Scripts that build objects
********
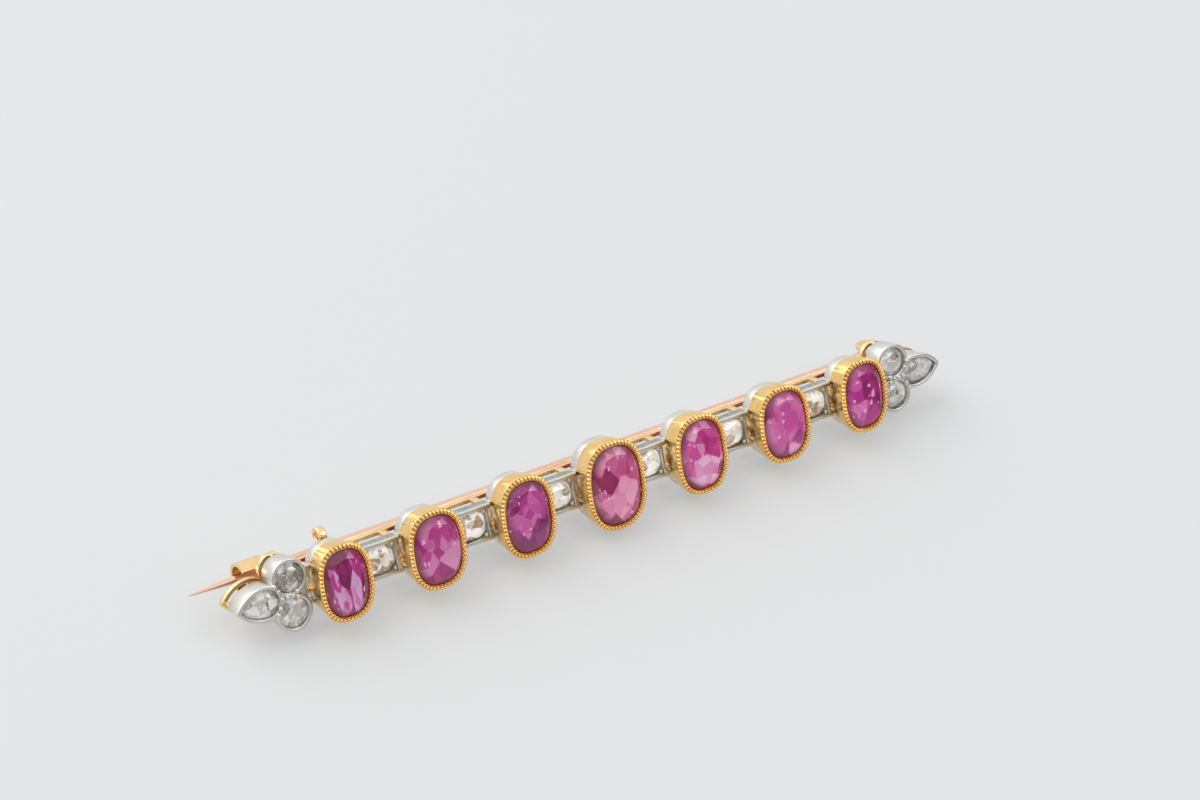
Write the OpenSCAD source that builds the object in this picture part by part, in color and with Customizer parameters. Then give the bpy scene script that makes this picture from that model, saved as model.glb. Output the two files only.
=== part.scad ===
// Bar brooch: seven graduated red stones in gold collets, small white boxes with a diamond
// between them, a cluster of three diamonds at both ends, and a gold back with a pin.
// It rests on the back of the middle ring and on the gold frames behind both clusters. X runs along
// the bar, the face looks to -Y and leans back, and Z is up from the table. Each piece is drawn in its own
// place on the brooch first: x along the bar, y across it, z out of the face, with the rims at z = 0.

/* [Row of rubies] */
// Height of the middle ruby inside its rim
ruby_h = 5.8; // [5.4:0.1:6.2]
// Width of the middle ruby inside its rim
ruby_w = 4.05; // [3.7:0.05:4.4]
// Distance between neighbouring rubies, centre to centre
ruby_pitch = 7.25; // [6.9:0.05:7.8]
// Squareness of the rubies, where 2 is an oval
ruby_square = 2.6; // [2.2:0.1:3.2]
// Height of a ruby's crown over its girdle
ruby_crown = 0.5; // [0.35:0.05:0.7]
// Thickness of a ruby's girdle
ruby_girdle = 0.12; // [0.08:0.02:0.2]
// Depth of the middle ruby under its girdle
ruby_pavilion = 1.7; // [1.3:0.1:2]
// Slope of the crown facets of every stone
crown_angle = 38; // [30:1:44]

/* [Gold collets] */
// Width of the gold rim round each ruby
rim_w = 0.36; // [0.3:0.02:0.46]
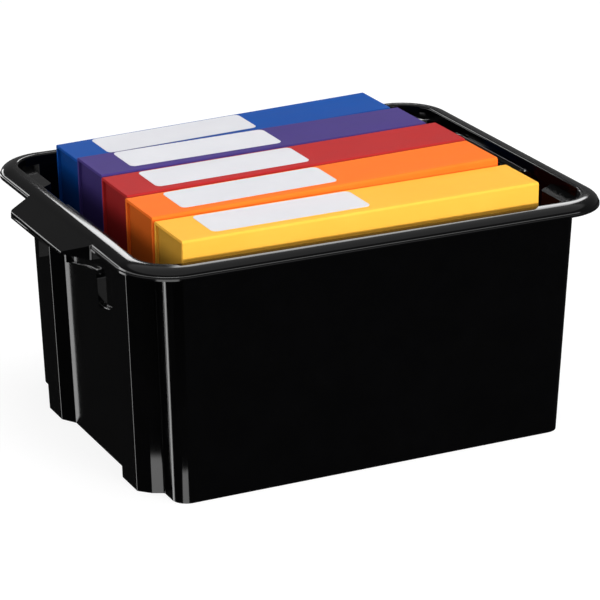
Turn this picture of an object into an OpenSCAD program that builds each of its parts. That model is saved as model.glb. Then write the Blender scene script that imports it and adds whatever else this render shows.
********
## To be done
Identify the lines above that contain the word "OpenSCAD", then copy them.

## Response to this exercise
Write the OpenSCAD source that builds the object in this picture part by part, in color and with Customizer parameters. Then give the bpy scene script that makes this picture from that model, saved as model.glb. Output the two files only.
Turn this picture of an object into an OpenSCAD program that builds each of its parts. That model is saved as model.glb. Then write the Blender scene script that imports it and adds whatever else this render shows.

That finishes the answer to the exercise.